Investors are increasingly examining the backgrounds and skills of founders and CEOs in early-stage biotech companies, according to venture capital (VC) funds at the J.P. Morgan Healthcare Conference in San Francisco.
This trend reflects a recent report from J.P. Morgan, which highlighted that funding for early-stage biotechs became more difficult in 2025. The report pointed out that VC funds, public investors, and large biopharma firms have all made it harder for startups to access capital.
Gurdane Bhutani, managing partner at MBX Capital in New York, observed a "hyper concentration of capital in a small number of firms," leading to investments being focused on fewer companies.
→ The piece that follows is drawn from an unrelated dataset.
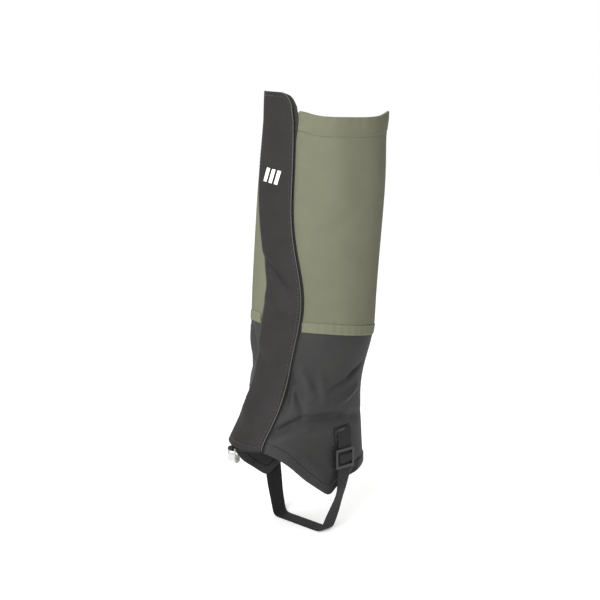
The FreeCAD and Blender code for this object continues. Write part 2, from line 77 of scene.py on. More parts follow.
def triangles(*names):
    """Triangles of CAD nodes as corner positions in millimetres."""
    found = []
    for name in names:
        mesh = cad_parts[name].data
        mesh.calc_loop_triangles()
        corners = np.array([vertex.co for vertex in mesh.vertices]) / MM
        index = np.array([triangle.vertices for triangle in mesh.loop_triangles])
        found.append(corners[index])
    return np.concatenate(found)


def ring_at(shell, level):
    """Setback, half width and half depth of the ellipse that the cloth makes at a height."""
    cut = shell[(shell[:, :, 2].min(1) < level) & (shell[:, :, 2].max(1) > level)]
    points = []
    for first, second in ((0, 1), (1, 2), (2, 0)):
        low, high = cut[:, first], cut[:, second]
        crossing = (low[:, 2] - level) * (high[:, 2] - level) < 0
        low, high = low[crossing], high[crossing]
        share = (level - low[:, 2]) / (high[:, 2] - low[:, 2])
        points.append(low + share[:, None] * (high - low))
    across, along = np.concatenate(points)[:, 0], np.concatenate(points)[:, 1]
    curve = np.polyfit(along, across ** 2, 2)
    ratio = -curve[0]
    setback = curve[1] / (2 * ratio)
    half_width = math.sqrt(curve[2] + ratio * setback ** 2)
    return setback, half_width, half_width / math.sqrt(ratio)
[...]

He added that while many early VCs exist, they tend to offer smaller investment amounts, increasing competition for follow-on funding rounds.
Anthony DiNatale, Ph.D., vice-president at Agent Capital in Massachusetts, noted that the rise of Chinese assets has heightened scrutiny on management teams and board members who can act quickly.
Lorenzo Pradella, board director at Zcube—the venture arm of Zambon SpA in Italy—emphasized the importance for company leaders to understand both therapeutic development and market entry strategies. "As part of this trajectory, company executives should have a clear understanding of the regulatory pathway," he said.
DiNatale identified several key attributes for founders and CEOs: "Founders and CEOs with a proven track record of successful exits and value creation, and an appreciation for capital-efficient execution to achieve meaningful data and true value inflection, are key attributes." He also asked: “Can they help put the right team in place to execute and give investors confidence that they will deliver?”
Ngang Heok Tang, associate vice president at Bayland Capital in China, agreed that efficiency in generating data and having prior success—such as selling a previous company—are attractive qualities. However, Tang also said young or first-time founders can be good investments if they effectively execute scientific goals and are open to improving their capacity or infrastructure. Bhutani added: “There is no single phenotype for a founder.”
Pradella mentioned that strong intellectual property protection is essential when planning a company's strategy.
The distinction between founder and CEO roles was also discussed. Pradella noted that founders are often scientists while CEOs need broader vision to grow the business. A CEO must manage various responsibilities including intellectual property matters, finance, business development, and team building.
Venture capitalists agreed that sometimes CEOs may not remain with the company throughout its lifecycle; changes might be necessary if new directions or skillsets are required during different stages such as commercialization.
Bhutani concluded: The best founders and companies are “egoless,” meaning they recognize when leadership changes are needed based on fit rather than ego.